*Task to carry out:* Find all lines in the listing that include the word "from", then copy them.

*Recorded information:*
☆ ☆ ☆
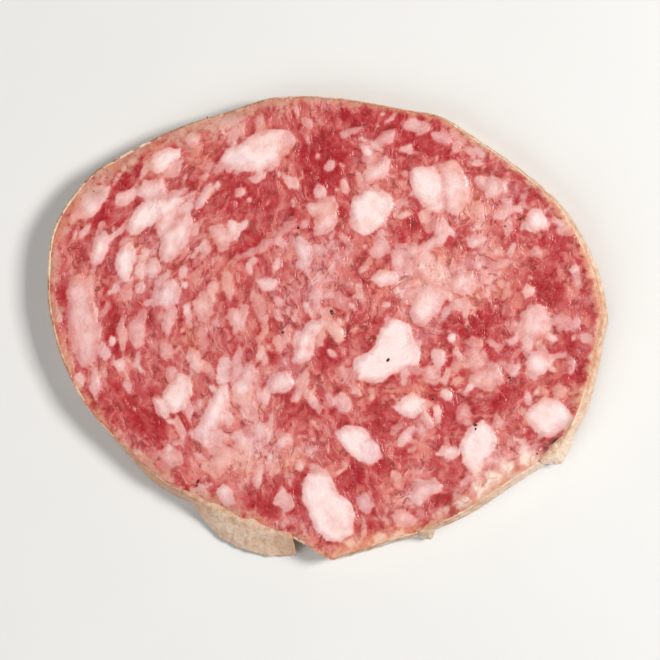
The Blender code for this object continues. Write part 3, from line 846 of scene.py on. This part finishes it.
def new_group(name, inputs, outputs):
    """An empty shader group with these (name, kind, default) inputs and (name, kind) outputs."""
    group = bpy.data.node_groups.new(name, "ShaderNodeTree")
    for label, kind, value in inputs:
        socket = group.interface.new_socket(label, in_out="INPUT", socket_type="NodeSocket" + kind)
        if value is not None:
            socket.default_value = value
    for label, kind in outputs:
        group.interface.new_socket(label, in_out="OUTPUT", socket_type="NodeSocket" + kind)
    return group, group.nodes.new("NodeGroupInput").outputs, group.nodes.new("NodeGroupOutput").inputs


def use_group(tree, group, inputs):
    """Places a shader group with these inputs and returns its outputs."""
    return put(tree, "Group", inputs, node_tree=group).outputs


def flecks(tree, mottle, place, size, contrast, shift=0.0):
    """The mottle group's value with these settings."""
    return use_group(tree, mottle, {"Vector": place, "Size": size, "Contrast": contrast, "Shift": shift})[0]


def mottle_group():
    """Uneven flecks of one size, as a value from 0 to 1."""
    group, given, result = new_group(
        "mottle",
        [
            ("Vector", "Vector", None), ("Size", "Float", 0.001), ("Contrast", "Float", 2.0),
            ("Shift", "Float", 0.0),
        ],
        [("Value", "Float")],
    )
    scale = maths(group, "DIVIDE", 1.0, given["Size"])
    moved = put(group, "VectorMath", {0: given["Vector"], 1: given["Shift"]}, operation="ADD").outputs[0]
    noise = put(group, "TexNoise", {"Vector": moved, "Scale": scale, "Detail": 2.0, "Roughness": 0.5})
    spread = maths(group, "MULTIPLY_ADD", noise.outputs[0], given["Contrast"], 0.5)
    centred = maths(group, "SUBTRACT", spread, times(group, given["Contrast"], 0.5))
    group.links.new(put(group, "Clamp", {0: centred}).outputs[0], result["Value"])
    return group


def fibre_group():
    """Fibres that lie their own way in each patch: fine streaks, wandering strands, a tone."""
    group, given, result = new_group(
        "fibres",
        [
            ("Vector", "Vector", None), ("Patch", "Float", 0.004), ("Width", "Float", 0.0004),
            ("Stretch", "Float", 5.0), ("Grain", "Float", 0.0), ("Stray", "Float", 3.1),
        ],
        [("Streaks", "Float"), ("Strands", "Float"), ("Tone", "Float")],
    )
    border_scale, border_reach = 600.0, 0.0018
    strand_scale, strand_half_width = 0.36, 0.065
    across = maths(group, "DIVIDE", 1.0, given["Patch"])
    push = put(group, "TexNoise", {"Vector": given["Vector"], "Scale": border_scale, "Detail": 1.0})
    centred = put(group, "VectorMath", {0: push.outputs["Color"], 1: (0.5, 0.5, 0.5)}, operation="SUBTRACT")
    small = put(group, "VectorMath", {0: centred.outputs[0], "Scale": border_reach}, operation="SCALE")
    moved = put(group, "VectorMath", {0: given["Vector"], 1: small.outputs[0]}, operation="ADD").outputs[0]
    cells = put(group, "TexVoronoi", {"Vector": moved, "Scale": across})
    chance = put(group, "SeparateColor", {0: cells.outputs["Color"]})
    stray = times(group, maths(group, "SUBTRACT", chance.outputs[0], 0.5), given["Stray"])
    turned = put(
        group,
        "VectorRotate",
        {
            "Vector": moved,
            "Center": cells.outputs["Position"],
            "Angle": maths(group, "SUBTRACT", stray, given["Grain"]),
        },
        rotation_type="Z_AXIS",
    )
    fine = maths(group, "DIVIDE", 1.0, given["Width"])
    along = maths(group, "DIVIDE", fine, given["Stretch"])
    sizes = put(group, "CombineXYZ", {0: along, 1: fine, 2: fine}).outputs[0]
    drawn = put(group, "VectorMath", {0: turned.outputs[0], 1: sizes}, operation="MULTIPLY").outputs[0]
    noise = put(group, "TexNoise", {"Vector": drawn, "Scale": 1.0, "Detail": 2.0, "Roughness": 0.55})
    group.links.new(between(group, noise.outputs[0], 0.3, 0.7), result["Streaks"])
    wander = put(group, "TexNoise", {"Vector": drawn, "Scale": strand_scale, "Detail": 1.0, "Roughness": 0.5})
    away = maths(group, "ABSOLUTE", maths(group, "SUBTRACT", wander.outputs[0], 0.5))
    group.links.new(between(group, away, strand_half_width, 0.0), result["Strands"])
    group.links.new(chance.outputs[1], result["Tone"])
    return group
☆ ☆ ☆
*Response to this task:*
The Blender code for this object continues. Write part 3, from line 846 of scene.py on. This part finishes it.
    """Uneven flecks of one size, as a value from 0 to 1."""